Shana Tova.
My name is Mischa Straus Byruck, (Mi Shebeirach) and I joined Chochmat this year.
Though I know I look SUPER Jewish, I wasn’t raised with religion, and this is the first temple I’ve ever belonged to.
My parents, who are both here today for the first time, represent the two extremes of the Jewish diaspora story in America.
On my mother’s side, the Strauses: German, illustrious, wealthy and celebrated. Her great-grandfather founded Macy’s; his brother was the first Jewish Cabinet Member in US History and served as ambassador to the Ottoman Empire.
My father’s family story couldn’t be more distinct: The Bayroch family were Polish immigrants to England, impoverished and traumatized, the family eviscerated by the pogroms and the Shoah. His father was a journeyman tailor on the streets of London’s Jewish Ghetto, who bought and resold the clothes of men whose deaths he read about in the Jewish Chronicle. He kept his inventory in their Penny Lane flat, dark flannel suits wrapped in brown paper and sealed with white twine.
My father was the only one from his neighborhood to graduate college and rejected his Judaism as part of his self-reinvention when he came to America. My mother’s Judaism, meanwhile, was lost to the exigencies of New York aristocracy.
So while I grew up not three miles from here, in the Hills above Codornices Park, I was never a bar-mitzvah and we never went to temple, even for the High Holidays. Judaism for us was only cultural, a compromise between assimilation and the rejection of orthodoxy.
We set a menorah out, next to the Christmas tree in Winter, and in the Spring, my mother held a Jungian Passover, filled with Joseph Campbell-inspired allegories, and with an orange dead center on the seder plate.
And I spent my life rejecting Judaism in the way of a classic liberal, preferring the bland security of secular whiteness to an ethnic heritage from which I felt entirely disconnected.
So it was a surprise to ALL of us, this year, when I got an email from Zvika, who I’d known only socially, and decided, for the first time, to attend Temple.
And so it was that one bright Friday evening I walked through the doors at Chochmat.
And as soon as the congregation raised their voices in song, I began to weep. A flood of epigenetic memories coursed through me; I FELT my ancestors, both Straus and Baruch, cheering me on; welcoming me back to the path.
I left shaken, unable to fully process or explain these voices.
But then I came back and, once again, experienced the inexplicable. For the first time in my life, I felt the presence of God: unmistakable. Insistent. And loving. Hineni, I said. I am here.
I joined at the full membership price only a few months later, and it was a surprisingly easy decision. I am consistently inspired by our members’ generosity and willingness to support the spiritual evolutions of people like me who are baal teshuvah; returning to the path.
At the invitation of other members, I have immersed myself in Jewish learning, and attended inspiring Jewish events. I’m on lots of Jewish WhatsApp group threads now, and I love it. Chochmat is where I experience the kind of values-aligned Jewish community I never thought possible.
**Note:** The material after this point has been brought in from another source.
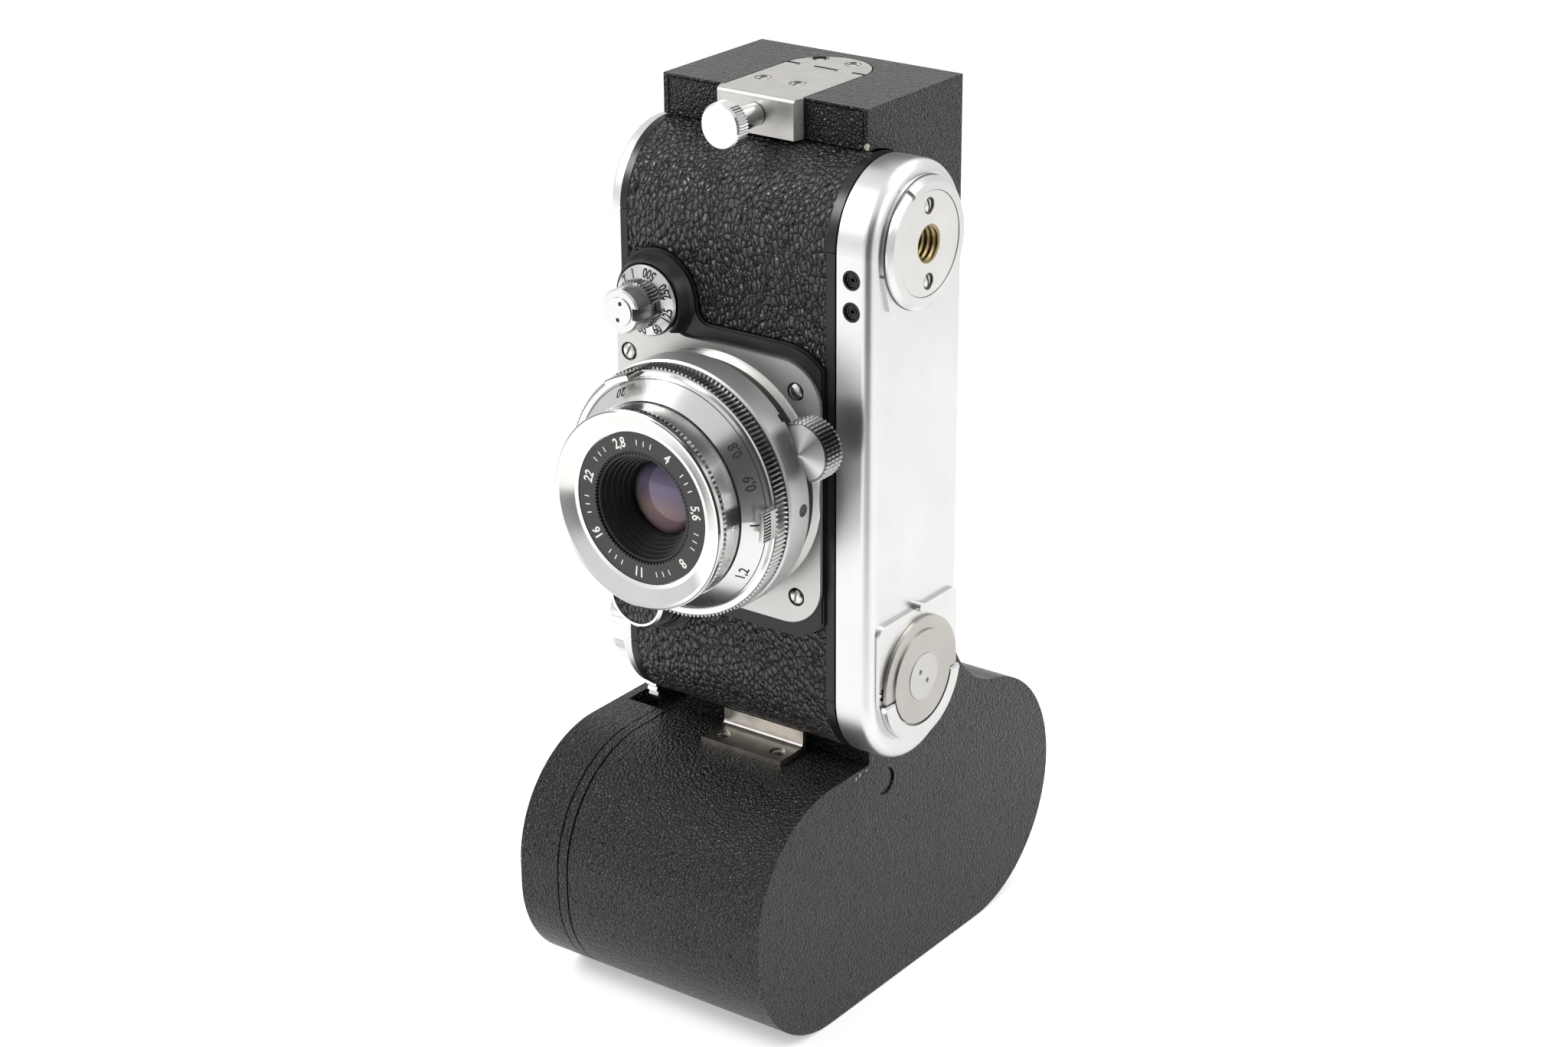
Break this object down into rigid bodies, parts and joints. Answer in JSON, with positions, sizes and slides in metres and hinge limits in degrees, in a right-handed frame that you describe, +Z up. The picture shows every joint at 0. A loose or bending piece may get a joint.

And most importantly, Chochmat is where I cultivate mochin d’galut: expanded consciousness: It is where I transcend, through grace and song and laughter, the individual through the communal, where I move from secular into sacred space.
When I joined, and when I give my $18 after each service, I think of the thousands and thousands of secular Jews who, like me, have allowed their beautiful ethnic and religious heritage to be eclipsed by the allure of whiteness; their Judaism reduced to a series of jokes about noses, lawyers, space lasers and Hollywood. Jews who have never felt the love and strength of community and prayer.
As Zvika recently quipped to a reporter about his congregants “I don’t want to talk about God, or learn about God, I want to experience God.” Chochmat is where I experience God.
Rabbi Benay Lappé speaks of the welcome arrival of a Jewish future that would be unrecognizable to us today, just as Rabbinic Judaism was to the Temple Jews 2000 years ago.
Her vision is dynamic and compassionate, queer and antiracist, sex-positive, embodied, earth-based and joyous. It honors our past while looking expansively to the future and is unafraid to elevate, above even the study of Torah, the experience of God’s love through Svara, or moral intuition.
This is the future represented by Chochmat HaLev. And while it might be unrecognizable to us, to our parents, or to my ancestors on both the Straus and Bayroch sides, it is the future we need; the future Judaism needs.
I hope you join us, so we may usher in this future together. Thank you.